Over time, the British navy began to replace its lemon juice with lime juice, imported by the shipload from its Indian colonies. And that sounds great on paper: lime juice is much more acidic to the taste than yellow lemon. Except that lime is much less rich in vitamin C than the other. The remedy was still effective - but much less so. Nobody realised this however thanks to the development of steam-powered shipping, which shortens journey times. Apart from the crews of whalers, who were often off on ocean voyages lasting one, two or three years, the replacement of lemon juice by lime juice had no visible consequences at sea for shorter journeys, especially as the discovery of canned food in 1804 also did its part to improve the diet of sailors.

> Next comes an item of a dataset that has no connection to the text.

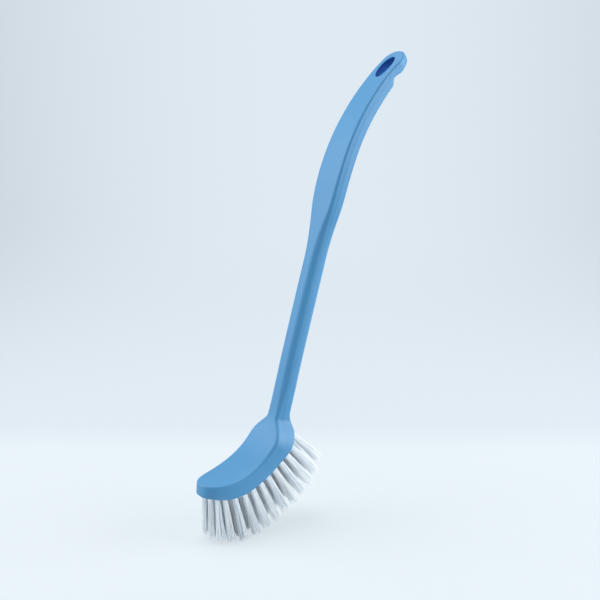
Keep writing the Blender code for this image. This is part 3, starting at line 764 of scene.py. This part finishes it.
bristle, bristle_shader, at = new_material("white_bristle_filament")
tree = bristle.node_tree
tone = add_node(tree, "ShaderNodeAttribute", {"attribute_name": "strand_tone"}, {}, "Fac")
mottle = noise(at, MOTTLE_WAVES, 2.0)
shade = tone * TONE_WEIGHT + mottle * MOTTLE_WEIGHT - SHADE_START
tree.links.new(blend_colours(shade, BRISTLE_SHADE, BRISTLE_WHITE).socket, bristle_shader.inputs["Base Color"])
tree.links.new((DRAWN_ROUGHNESS + mottle * MOTTLE_DULLING).socket, bristle_shader.inputs["Roughness"])
bristle_shader.inputs["IOR"].default_value = POLYMER_IOR

for name, origin, axes, length in zip(tuft_names, tuft_origins, tuft_axes, tuft_lengths(tuft_distances)):
    paths = strand_paths(length)
    rings = strand_rings(paths, FILAMENT_THICKNESS) @ axes + origin
    mesh = strands_mesh(name.replace("tuft", "bristles"), rings, paths[:, [0, -1]] @ axes + origin)
    tuft = add_piece(mesh.name, mesh)
    tuft.data.materials.append(bristle)
    tones = strand_tones()
    tones = np.concatenate([np.repeat(tones, FILAMENT_SIDES, axis=1), tones[:, [0, -1]]], axis=1)
    attribute = mesh.attributes.new("strand_tone", "FLOAT", "POINT")
    attribute.data.foreach_set("value", tones.astype(np.float32).ravel())
    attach(tuft, "root")
    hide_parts(name)

# The staples: short lengths of flat galvanised wire, one across each socket. The filling machine drives each
# one down over the middle of its bundle, and its ends bite into the plastic beside the socket.
STAPLE_THICKNESS = 0.0005
STAPLE_HEIGHT = 0.0016
STAPLE_BITE = 0.0004
STAPLE_BOTTOM = -0.0045
STAPLE_EDGE = 0.00008
CUT_END_SHARE = 0.85


def staple_grids():
    """Flat bars with broken edges: octagonal sections across the socket, closed at both ends."""
    half_x, half_z, edge = STAPLE_THICKNESS / 2, STAPLE_HEIGHT / 2, STAPLE_EDGE
    corner = np.array([
        (half_x, half_z - edge), (half_x - edge, half_z), (edge - half_x, half_z), (-half_x, half_z - edge),
        (-half_x, edge - half_z), (edge - half_x, -half_z), (half_x - edge, -half_z), (half_x, edge - half_z),
    ])
    reach = SOCKET_DIAMETER / 2 + STAPLE_BITE
    across = np.array([-reach, -reach, -reach + edge, reach - edge, reach, reach])
    fill = np.array([0.0, CUT_END_SHARE, 1.0, 1.0, CUT_END_SHARE, 0.0])
    x = corner[None, :, 0] * fill[:, None]
    z = corner[None, :, 1] * fill[:, None] + STAPLE_BOTTOM + half_z
    bar = np.stack([x, across[:, None] + 0 * x, z], axis=-1)
    return np.einsum("rsk,tkj->trsj", bar, tuft_axes) + tuft_origins[:, None, None]


ZINC_GREY = (0.50, 0.51, 0.53, 1.0)
ZINC_BRIGHT = (0.66, 0.67, 0.69, 1.0)
ZINC_WAVES = 700.0
ZINC_ROUGHNESS = 0.28
ZINC_DULLING = 0.25

steel, steel_shader, at = new_material("galvanised_wire")
tree = steel.node_tree
dull = noise(at, ZINC_WAVES, 3.0)
tree.links.new(blend_colours(dull, ZINC_GREY, ZINC_BRIGHT).socket, steel_shader.inputs["Base Color"])
tree.links.new((ZINC_ROUGHNESS + dull * ZINC_DULLING).socket, steel_shader.inputs["Roughness"])
steel_shader.inputs["Metallic"].default_value = 1.0
staples = add_piece("tuft_staples", grid_mesh("tuft_staples", staple_grids()))
staples.data.materials.append(steel)
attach(staples, "root")

# The floor: one pale sheet under the lowest tips, far wider than the view. It shows a glow of its colour to
# the camera and in gloss, with enough plain matt in it near the brush to hold its soft shadow. That glow
# holds
# painted light and shade: a little darker just behind the brush, paler again far away, and darker towards the
# sides there, where the studio's light falls off.
FLOOR_REACH = 12.0
FLOOR_LEVEL = cad_low.z
FLOOR_NEAR = (0.748, 0.818, 0.868, 1.0)
FLOOR_BEHIND_SHADED = (0.664, 0.733, 0.808, 1.0)
FLOOR_FAR = (0.745, 0.823, 0.889, 1.0)
FLOOR_MATT = (0.80, 0.86, 0.88, 1.0)
SHOWN_SHARE_NEAR = 0.74

# The distances from the target between which the floor's painted light and shade change, and the fan of
# painted
# shade that dims it to the sides: its middle, its origin in front of the target, how fast it dims and the
# least share of the colour it leaves.
BEHIND_REACHES = (0.10, 0.17)
FAR_REACHES = (0.25, 0.7)
FAN_REACHES = (0.10, 0.80)
FAN_MIDDLE = 0.02
FAN_ORIGIN = 1.32
FAN_DIMMING = 4.6
FAN_LEAST_SHARE = 0.8

# What the camera and the lamps look at, from the nose, and the way the view is turned.
TARGET_FROM_NOSE = (0.100, 0.0, 0.135)
TARGET = Vector(NOSE_POINT) + Vector(TARGET_FROM_NOSE)
VIEW_TURN = math.radians(36.0)


def seen_directly(tree):
    """1 for rays from the camera, by a gloss or through something clear, and 0 for those that carry light."""
    kinds = ("Is Camera Ray", "Is Glossy Ray", "Is Transmission Ray")
    camera_ray, gloss_ray, clear_ray = [add_node(tree, "ShaderNodeLightPath", {}, {}, kind) for kind in kinds]
    return camera_ray.maths("MAXIMUM", camera_ray, gloss_ray.maths("MAXIMUM", gloss_ray, clear_ray))


def reach_along(place, direction):
    """How far a place lies past the target along a level direction."""
    along = place.node("ShaderNodeVectorMath", {"operation": "DOT_PRODUCT"}, {0: place, 1: direction}, 1)
    return along - TARGET.dot(direction)


corners = FLOOR_REACH * np.array([(-1, -1, 0), (1, -1, 0), (1, 1, 0), (-1, 1, 0)], float)
floor_mesh = bpy.data.meshes.new("floor")
floor_mesh.from_pydata(corners + np.array([0.0, 0.0, FLOOR_LEVEL]), [], [(0, 1, 2, 3)])
floor = add_piece("floor", floor_mesh)
floor_material, floor_shader, at = new_material("pale_floor")
tree = floor_material.node_tree
away = Vector((math.sin(VIEW_TURN), math.cos(VIEW_TURN), 0.0))
beside = Vector((math.cos(VIEW_TURN), -math.sin(VIEW_TURN), 0.0))
past = reach_along(at, away)
aside = reach_along(at, beside)
far_share = past.maths("SQRT", past * past + aside * aside).rise(*FAR_REACHES)
fan = (aside - FAN_MIDDLE) / (past + FAN_ORIGIN)
# Painted shade: the floor's glow is dimmed towards the sides, where the studio's light falls off.
painted_side_shade = 1.0 - fan * fan * FAN_DIMMING * past.rise(*FAN_REACHES)
painted_side_shade = painted_side_shade.maths("MAXIMUM", painted_side_shade, FAN_LEAST_SHARE)
# Painted shade and light: the glow is darker just behind the brush, then paler again far away.
close_colour = blend_colours(past.rise(*BEHIND_REACHES), FLOOR_NEAR, FLOOR_BEHIND_SHADED)
shown_colour = blend_colours(far_share, close_colour, FLOOR_FAR)
glow = at.node("ShaderNodeEmission", {}, {"Color": shown_colour, "Strength": painted_side_shade})
matt = at.node("ShaderNodeBsdfDiffuse", {}, {"Color": FLOOR_MATT})
shown_share = SHOWN_SHARE_NEAR + far_share * (1.0 - SHOWN_SHARE_NEAR)
mixed = at.node("ShaderNodeMixShader", {}, {0: seen_directly(tree) * shown_share, 1: matt, 2: glow})
tree.nodes.remove(floor_shader)
tree.links.new(mixed.socket, tree.nodes["Material Output"].inputs["Surface"])
floor_material.cycles.emission_sampling = "NONE"
floor.data.materials.append(floor_material)

# Light: a large soft box to the left of the view, a nearer one to the right and one overhead, in a pale room
# that is seen as plain backdrop. Each box: its turn from the view's right and its height in degrees, its
# distance, its side and its radiance.
ROOM_LIGHT = (0.82, 0.92, 1.0, 1.0)
ROOM_STRENGTH = 0.39
SOFT_BOXES = (
    ("left_soft_box", 180.0, 20.0, 1.5, 1.2, 3.1),
    ("right_soft_box", -2.0, 14.0, 1.15, 0.95, 4.8),
    ("top_soft_box", 150.0, 75.0, 1.6, 1.2, 4.1),
)

world = bpy.data.worlds.new("room")
bpy.context.scene.world = world
world.use_nodes = True
tree = world.node_tree
tree.nodes.remove(tree.nodes["Background"])
room = add_node(tree, "ShaderNodeBackground", {}, {"Color": ROOM_LIGHT, "Strength": ROOM_STRENGTH})
backdrop = add_node(tree, "ShaderNodeBackground", {}, {"Color": FLOOR_FAR, "Strength": 1.0})
both = room.node("ShaderNodeMixShader", {}, {0: seen_directly(tree), 1: room, 2: backdrop})
tree.links.new(both.socket, tree.nodes["World Output"].inputs["Surface"])


def soft_box(name, turn, height, distance, side, radiance):
    """A square area lamp that faces the target. Its power is its radiance times pi times its area."""
    flat = Matrix.Rotation(math.radians(turn), 3, "Z") @ beside
    direction = flat * math.cos(math.radians(height)) + Vector((0.0, 0.0, math.sin(math.radians(height))))
    lamp = bpy.data.lights.new(name, "AREA")
    lamp.shape = "SQUARE"
    lamp.size = side
    lamp.energy = radiance * math.pi * side * side
    thing = bpy.data.objects.new(name, lamp)
    bpy.context.scene.collection.objects.link(thing)
    thing.location = TARGET + direction * distance
    thing.rotation_mode = "QUATERNION"
    thing.rotation_quaternion = direction.to_track_quat("Z", "Y")


for box in SOFT_BOXES:
    soft_box(*box)

# Camera: a long lens, 20 degrees above the floor and turned 36 degrees round the brush. The lens is shifted
# so that the target falls on its own pixel of a picture 600 pixels square.
VIEW_ELEVATION = math.radians(20.0)
VIEW_DISTANCE = 1.4
LENS_MILLIMETRES = 110.526
SENSOR_MILLIMETRES = 36.0
PICTURE_PIXELS = 600.0
TARGET_PIXEL_X = 307.01
TARGET_PIXEL_Y = 288.67

toward_camera = Vector((
    -math.sin(VIEW_TURN) * math.cos(VIEW_ELEVATION), -math.cos(VIEW_TURN) * math.cos(VIEW_ELEVATION),
    math.sin(VIEW_ELEVATION),
))
lens = bpy.data.cameras.new("camera")
lens.lens = LENS_MILLIMETRES
lens.sensor_width = SENSOR_MILLIMETRES
lens.shift_x = (PICTURE_PIXELS / 2 - TARGET_PIXEL_X) / PICTURE_PIXELS
lens.shift_y = (TARGET_PIXEL_Y - PICTURE_PIXELS / 2) / PICTURE_PIXELS
camera = bpy.data.objects.new("camera", lens)
bpy.context.scene.collection.objects.link(camera)
camera.location = TARGET + toward_camera * VIEW_DISTANCE
camera.rotation_mode = "QUATERNION"
camera.rotation_quaternion = (-toward_camera).to_track_quat("-Z", "Y")
bpy.context.scene.camera = camera
bpy.context.scene.view_settings.view_transform = "Standard"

On the other hand, this omission would cause some serious damage in certain cases, for example during polar expeditions.

However, from the mid-19th century onwards, the major scurvy epidemics occurred mainly on land: the great Irish famine of 1845 to 1852 caused a total of over a million deaths, many of them from scurvy: the potato crops, which were low in vitamin C but abundant, had been ravaged by mildew. Scurvy epidemics occurred again from time to time, during the California Gold Rush (1848-1856, with 10,000 deaths), the American Civil War (during 1861-65) and the Siege of Paris in 1870. Yet the figures do not come close to the many years in which scurvy was a death sentence for those at sea. In any case, as soon as the supply channels were re-established in the epidemics mentioned before, vitamin C deficiencies were more or less eliminated naturally.

More insight would arrive thanks to the work of two Norwegian researchers, Axel Holst and Theodor Frølich. They were working on beriberi in 1907, with a guinea pig model. This is one of the few mammals, apart from primates, not capable of producing ascorbic acid on its own. This meant that by trying to give them beriberi, the two researchers gave them scurvy. A real stroke of luck, since their discovery highlighted the role of dietary deficiencies in the development of the disease.

To finally understand how scurvy 'works', however, we had to wait until 1932 and the discovery of vitamin C by the Hungarian scientist Albert Szent-Györgyi, who finally, managed to isolated ascorbic acid.

Notes
  1. The record for vitamin C levels is brilliantly held by the amla fruit, or Nepalese gooseberry, with 610 milligrams of vitamin C per 100 grams. The guava, with 228 mg per 100 g, comes in at an honourable second.